MADISON SQUARE GARDEN, L.P., PLAINTIFF,
v.
NATIONAL HOCKEY LEAGUE, NATIONAL HOCKEY LEAGUE ENTERPRISES, L.P., NATIONAL HOCKEY LEAGUE INTERACTIVE CYBERENTERPRISES, L.L.C., NHL ENTERPRISES, L.L.C., NHL ENTERPRISES CANADA, L.P., AND NHL ENTERPRISES, B.V., DEFENDANTS.



The opinion of the court was delivered by: Loretta A. Preska, United States District Judge

MEMORANDUM AND ORDER

Madison Square Garden, L.P. ("MSG") moves for a preliminary injunction against what it alleges are anticompetitive practices on the part of the National Hockey League and affiliated entities (collectively "NHL" or "the League") relating to the NHL's New Media Strategy, primarily the transfer of the MSG-owned New York Rangers (the "Rangers") team website, see The Official Site of the New York Rangers, http://newyorkrangers.com (last visited Nov. 2, 2007), to the League-operated server. For the reasons discussed below, the motion is denied.

I. Factual Background

A. The NHL Organizational Structure

The NHL is an unincorporated association of thirty Member Clubs organized as a joint venture. See Complaint for Injunctive Relief ("Compl.") ¶ 7; Declaration of William L. Daly ("Daly Decl.") ¶ 2. Member clubs are independent and separate businesses, but all have signed and ratified the NHL Constitution and By-laws, and, as such, the clubs' internal affairs are subject to the provisions of those agreements. See Daly Decl. ¶ 3; see also Compl. ¶¶ 7-9. The Constitution delineates the joint venture's purposes and objects, which include: (i) the promotion of the common interests of the members of the League, and (ii) the promulgation of rules governing the relationships between Member Clubs and the League and between the Member Clubs and other hockey clubs. See Daly Decl. Ex. A (NHL Const.) at 1.
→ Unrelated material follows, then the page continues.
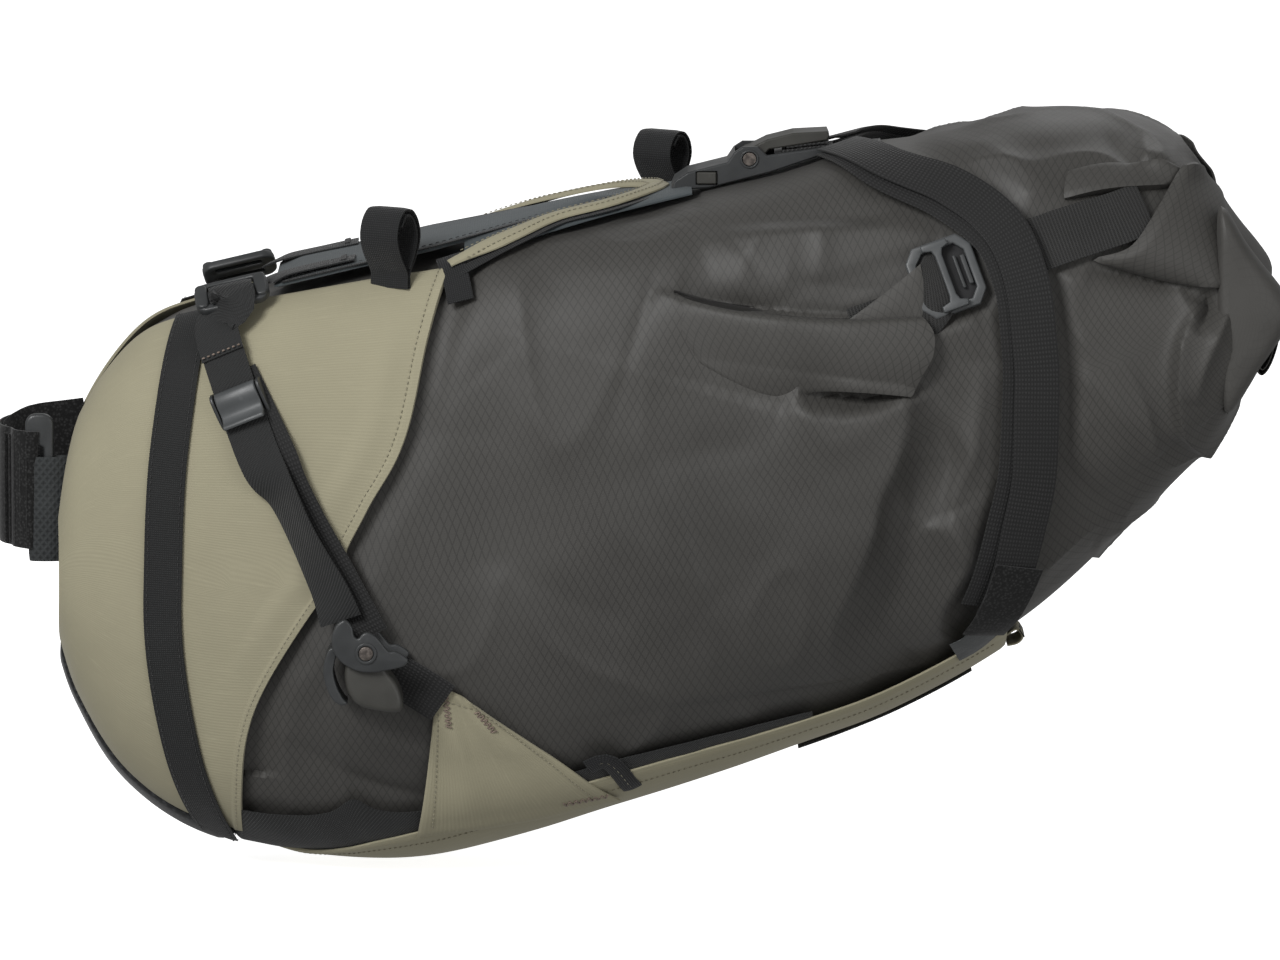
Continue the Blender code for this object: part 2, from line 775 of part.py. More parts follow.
def make_ladder_lock():
    """The two-slot adjuster on each upper front corner."""
    along = (panel_place().to_3x3() @ Vector((1, 0, 0))).normalized()
    place = frame_at(LADDER_LOCK, along, (0, -math.sin(LOCK_LEAN), math.cos(LOCK_LEAN)))
    length, width, thickness = LOCK_SIZE
    outline = rounded_rectangle(length, width, 3)
    lock = plate("ladder_lock_near", outline, thickness, "plastic", place, 0.6)
    for shift in (-LOCK_SLOT_SHIFT, LOCK_SLOT_SHIFT):
        spot = place @ Matrix.Translation((0, shift, 0))
        slot = rounded_rectangle(*LOCK_SLOT, 1.2, 2)
        cut(lock, plate("slot", slot, thickness + 6, "plastic", spot))
    mirrored(lock, "ladder_lock_far")
    joint_axis("ladder_lock_near", LADDER_LOCK, along)


# ---------------------------------------------------------------- lower ears and lever buckles

EAR_FOOT = ((171, -143), (262, -127))
EAR_LIFT = 2.7
EAR_THICKNESS = 1.8
CAM_PIN = (149.5, -93.0, -55.0)


def make_lower_ear():
    """A khaki flap that pulls the bottom panel up to the lever buckle, and its webbing."""
    corners = (*EAR_FOOT, (198, -82), (181, -73))
    ear = sheet("lower_ear_near", side_quad(corners, EAR_LIFT), 10, 6, EAR_THICKNESS, "khaki")
    foot, toe = (on_skin(*locate(*p), EAR_LIFT)[0] for p in EAR_FOOT)
    set_origin(ear, foot)
    mirrored(ear, "lower_ear_far")
    run = ((203, -94, 5.6), (194, -88, 5.6), (184, -80, 5.8), (176, -75, 5.2))
    run += ((166, -70, 2.8), (154, -64, 2.0))
    stops = [on_skin(*locate(x, z), lift) for x, z, lift in run]
    webbing = ribbon("ear_webbing_near", stops, SIDE_STRAP_WIDTH)
    set_origin(webbing, foot)
    mirrored(webbing, "ear_webbing_far")
    joint_axis("ear_near", foot, toe - foot)


def at_pin(outline, pin):
    """A side-view outline about a pin, moved to its place."""
    return [(pin[0] + x, pin[2] + z) for x, z in outline]


def make_cam_buckle():
    """The lever buckle at the foot of the side strap: cheeks, pin and lever, pin across the bag."""
    x, y, z = CAM_PIN
    cheek = (
        (-16, 9),
        (-15, 2),
        (-11, -4.5),
        (-4, -8),
        (8, -9),
        (18, -7),
        (19, -3),
        (10.5, 2),
        (4, 8),
        (-6, 10.5),
        (-11, 14.5),
    )
    body = side_plate("cam_body_near", at_pin(cheek, CAM_PIN), BUCKLE_WIDTH, y, "plastic", 0.7)
    inner = BUCKLE_WIDTH - 5.6
    cut(body, block("pocket", (40, inner, 40), (x - 9.5 + 20, y, z), "plastic", bevel=0))
    cut(body, cylinder("hole", PIN_RADIUS + PIN_CLEARANCE, 60, CAM_PIN, "plastic"))
    hub = arc_points((0, 0), 5.6, 10, 200, 8)
    leaf = arc_points((4.5, -16.5), 9.5, 215, 365, 9)
    lever = side_plate(
        "cam_lever_near", at_pin([*hub, *leaf], CAM_PIN), inner - 0.8, y, "lever_plastic", 0.7
    )
    cut(lever, cylinder("hole", PIN_RADIUS + PIN_CLEARANCE, 60, CAM_PIN, "plastic"))
    set_origin(lever, CAM_PIN)
    pin = cylinder("cam_pin_near", PIN_RADIUS, BUCKLE_WIDTH + 1.6, CAM_PIN, "steel")
    for piece in (body, lever, pin):
        mirrored(piece, piece.name.replace("near", "far"))
    joint_axis("cam_lever_near", CAM_PIN, (0, -1, 0))


# ---------------------------------------------------------------- top buckle and rear straps

TOP_PIN = (322.5, 0.0, 158.5)
TOP_WIDTH = 28
BUTTON = (-19.5, -8.6)
BUTTON_SIZE = (9.0, 5.0, 5.4)
BUTTON_PROUD = 1.6


def make_top_buckle():
    """The lever buckle on top of the bag, its pin across the bag and its button on the near face."""
    x, _, z = TOP_PIN
    base_outline = (
        (-36, -14.6),
        (-34, -10),
        (-28, -6),
        (-10, -1.5),
        (-7, 3),
        (-3, 5.6),
        (4, 5.6),
        (8, 1.6),
        (36, 5.6),
        (36, 2.8),
        (10, -6),
        (0, -8.6),
        (-18, -13.2),
    )
    base = side_plate("top_buckle_base", at_pin(base_outline, TOP_PIN), TOP_WIDTH, 0, "plastic", 0.6)
    inner = TOP_WIDTH - 5.6
    cut(base, block("pocket", (18, inner, 20), (x + 2.5, 0, z + 4.4), "plastic", bevel=0))
    cut(base, cylinder("hole", PIN_RADIUS + PIN_CLEARANCE, 60, TOP_PIN, "plastic"))
    button_x, button_z = x + BUTTON[0], z + BUTTON[1]
    length, depth, height = BUTTON_SIZE
    well = (length + 2 * GAP, 2 * (depth + 1.8 - BUTTON_PROUD), height + 2 * GAP)
    cut(base, block("well", well, (button_x, -TOP_WIDTH / 2, button_z), "plastic", bevel=0))
    button_y = -TOP_WIDTH / 2 - BUTTON_PROUD + depth / 2
    button = block(
        "top_buckle_button", BUTTON_SIZE, (button_x, button_y, button_z), "lever_plastic", bevel=0.5
    )
    joint_axis("top_button", button.location / MM, (0, 1, 0), slides=True)
    hub = arc_points((0, 0), 4.6, 90, 320, 9)
    blade = ((9, 4.0), (35.5, 8.2), (36.5, 10), (35.5, 12.4), (20, 11.6), (8, 8.6))
    lever = side_plate(
        "top_buckle_lever", at_pin([*hub, *blade], TOP_PIN), inner - 0.8, 0, "lever_plastic", 0.6
    )
    cut(lever, cylinder("hole", PIN_RADIUS + PIN_CLEARANCE, 60, TOP_PIN, "plastic"))
    set_origin(lever, TOP_PIN)
    cylinder("top_buckle_pin", PIN_RADIUS, TOP_WIDTH + 1.2, TOP_PIN, "steel")
    joint_axis("top_lever", TOP_PIN, (0, -1, 0))


REAR_STRAP_START = (7.56, 3.4)


def make_rear_straps():
    """Two layers of webbing from the top buckle round the bag's side to the bottom panel."""
    outer = ((386, 154), (414, 147), (436, 133), (448, 112), (453, 86), (455, 58), (453, 26))
    outer += ((447, 3), (438, -22), (430, -37))
    inner = ((382, 151), (407, 141), (428, 125), (440, 107), (446, 86), (448, 58), (446, 26))
    inner += ((440, 3), (431, -19), (424, -34))
    for name, side_points, lift in (
        ("rear_strap_near", outer, REAR_STRAP_LIFT),
        ("rear_strap_inner_near", inner, REAR_INNER_LIFT),
    ):
        places = [REAR_STRAP_START, *located(side_points)]
        strap = ribbon(name, skin_stops(places, lift, 2), REAR_STRAP_WIDTH)
        mirrored(strap, name.replace("near", "far"))


# ---------------------------------------------------------------- seatpost strap

STRAP_Z = 1.0
RING = (13.0, 72.0, 4.4)
RING_Y = -23.0
RING_X = -1.0
RING_BAR = 4.4
RING_RISE = 6.0
TAIL_HINGE = (RING_X - RING_BAR, RING_Y, STRAP_Z)


def upright_band(name, path, thickness, material):
    """A band of the seatpost strap's height along a path in plan."""

    def surface(u, v):
        x, y = path[round(u * (len(path) - 1))]
        return Vector((x, y, STRAP_Z + SEAT_STRAP_HEIGHT * (v - 0.5)))

    return sheet(name, surface, len(path) - 1, 1, thickness, material)


def make_seatpost_strap():
    """The strap round the seatpost: anchor and ring on the near side, hook-and-loop strap."""
    upright_band("seatpost_anchor", ((20, -18.5), (14, -20.5), (8.5, -22)), 2.0, "rubber")
    inner = [(20, 18), (10, 17.8), *arc_points((0, 0), SEATPOST_RADIUS + 2.2, 90, 236, 14)]
    upright_band("seatpost_strap", inner, 1.8, "webbing")
    outer = arc_points((0, 0), SEATPOST_RADIUS + 5.0, 100, 240, 14)
    tail = upright_band("seatpost_strap_tail", outer, 1.8, "webbing")
    set_origin(tail, TAIL_HINGE)
    outline = [(RING_X + x, STRAP_Z + RING_RISE + z) for x, z in rounded_rectangle(RING[0], RING[1], 5)]
    ring = side_plate("seatpost_ring", outline, RING[2], RING_Y, "plastic", 0.7)
    slot = rounded_rectangle(3.8, SEAT_STRAP_HEIGHT + 2, 1.5, 2)
    slot = [(RING_X + x, STRAP_Z + z) for x, z in slot]
    cut(ring, side_plate("slot", slot, 20, RING_Y, "plastic"))
    ring_hinge = (RING_X + RING_BAR, RING_Y, STRAP_Z)
    set_origin(ring, ring_hinge)
    joint_axis("seat_ring", ring_hinge, (0, 0, 1))
    joint_axis("seat_tail", TAIL_HINGE, (0, 0, 1))


def build():
    make_dry_bag()
    make_roll()
    make_roll_end()
    make_roll_webbing()
    make_hook_buckle()
    make_wing()
    make_nose()
    make_top_panel()
    make_top_trim()
    make_bottom()
    make_band()
    make_top_webbing()
    make_loops()
    make_side_strap()
    make_strap_keeper()
    make_ladder_lock()
    make_lower_ear()
    make_cam_buckle()
    make_top_buckle()
    make_rear_straps()
    make_seatpost_strap()


clear_scene()
PARTS = new_collection("saddle_bag")
GUIDES = new_collection("guides")
MATERIALS = make_materials()
build()
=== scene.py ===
"""Looks of the harness saddle bag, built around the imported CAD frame.

Frame as in the CAD: metres, +X to the rear, -Y to the near side, +Z up. Lengths below are in
millimetres unless a name says otherwise.
"""
import json
import math

import bmesh
import bpy
import numpy as np
from mathutils import Matrix, Vector, noise

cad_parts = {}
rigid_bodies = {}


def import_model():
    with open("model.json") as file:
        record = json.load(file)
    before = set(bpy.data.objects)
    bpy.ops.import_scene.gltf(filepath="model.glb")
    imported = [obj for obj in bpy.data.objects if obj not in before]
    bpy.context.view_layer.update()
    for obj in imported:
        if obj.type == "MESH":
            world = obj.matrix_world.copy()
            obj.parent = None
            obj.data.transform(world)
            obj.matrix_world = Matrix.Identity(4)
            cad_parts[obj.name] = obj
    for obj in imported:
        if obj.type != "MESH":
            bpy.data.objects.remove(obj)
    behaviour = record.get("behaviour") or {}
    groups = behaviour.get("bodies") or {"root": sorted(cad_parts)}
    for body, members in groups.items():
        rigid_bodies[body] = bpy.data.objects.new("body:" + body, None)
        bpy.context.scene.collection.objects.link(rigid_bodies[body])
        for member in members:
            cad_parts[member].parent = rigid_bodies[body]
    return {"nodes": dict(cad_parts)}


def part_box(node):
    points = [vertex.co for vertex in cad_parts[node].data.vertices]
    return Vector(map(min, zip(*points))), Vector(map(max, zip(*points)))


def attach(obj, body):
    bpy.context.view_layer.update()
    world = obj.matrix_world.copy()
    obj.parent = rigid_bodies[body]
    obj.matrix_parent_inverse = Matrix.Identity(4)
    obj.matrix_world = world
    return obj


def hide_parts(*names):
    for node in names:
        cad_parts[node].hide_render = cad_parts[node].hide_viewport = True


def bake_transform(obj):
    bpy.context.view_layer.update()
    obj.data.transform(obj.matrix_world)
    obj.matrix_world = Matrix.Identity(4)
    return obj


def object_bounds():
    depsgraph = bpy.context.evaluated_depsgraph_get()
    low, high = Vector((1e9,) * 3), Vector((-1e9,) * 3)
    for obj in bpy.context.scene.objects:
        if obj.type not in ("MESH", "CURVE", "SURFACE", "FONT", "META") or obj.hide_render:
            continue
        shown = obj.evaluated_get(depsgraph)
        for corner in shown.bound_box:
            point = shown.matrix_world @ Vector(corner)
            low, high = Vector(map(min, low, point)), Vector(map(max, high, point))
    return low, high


MM = 0.001
SPLINE_STEPS = 24
STITCH_LIFT = 0.1
# Edges sharper than these many degrees are shaded sharp.
CLOTH_CREASE = 50
PLASTIC_CREASE = 35

for leftover in list(bpy.data.objects):
    bpy.data.objects.remove(leftover, do_unlink=True)
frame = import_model()
CAD_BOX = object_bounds()

# ---------------------------------------------------------------- the bag's skin, as in the CAD

STATIONS = (
    ((10, 4), (10, -62), 31, 4.0),
    ((20, 42), (19, -90), 41, 4.0),
    ((45, 77), (40, -124), 53, 3.6),
    ((75, 91), (73, -147), 62, 3.6),
    ((120, 103), (118, -157), 72, 4.0),
    ((177, 117), (177, -158), 80, 4.0),
    ((250, 134), (250, -138), 86, 4.0),
    ((325, 147), (322, -114), 90, 3.2),
    ((395, 165), (390, -88), 91, 2.8),
    ((464, 180), (450, -52), 90, 2.6),
    ((515, 166), (500, -5), 88, 2.6),
    ((546, 122), (533, 32), 86, 3.0),
    ((553, 106), (549, 62), 82, 3.0),
)
ROWS = np.array([[*top, *bottom, width, square] for top, bottom, width, square in STATIONS], float)
LOWER_SQUARENESS = 2.4
VIEW_TILT = math.tan(math.radians(8))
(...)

The League's Commissioner serves as the Chief Executive Officer of the League and is charged with acting in the best interest of the League as a whole. See Daly Decl. ¶ 7. The Commissioner has the power to interpret the provisions of the Constitution, By-Laws, League rules and resolutions; he also has "full and complete authority" to discipline Member Clubs for violations of League rules. See id. ¶¶ 8, 9.

B. The League Efforts to Create a National Brand

Insofar as it is a provider of sports entertainment, the NHL competes with other sports that attract a national audience, such as baseball and football. One problem that the NHL has had is bridging fan support for local teams with interest in the sport as a whole. See Declaration of John Collins ("Collins Decl.") ¶ 5. Hockey fans, for example, are less likely to watch the playoffs once "their team" is eliminated than are fans of other sports. In order to grow hockey in competition with other sports and entertainment offerings, the NHL has decided to take steps to improve the strength of the League brand. See Daly Decl. ¶ 21.*fn1 The League wants to provide fans with more multidimensional hockey coverage that emphasizes the importance of other League games and news. See Collins Decl. ¶ 7. In its view, the NHL website, see NHL.com, http://www.nhl.com (last visited Nov. 2, 2007), is a critical element of this national brand-building strategy because it encourages and facilitates traffic by fans among the various NHL Member Clubs' websites. See Collins Decl. ¶ 11.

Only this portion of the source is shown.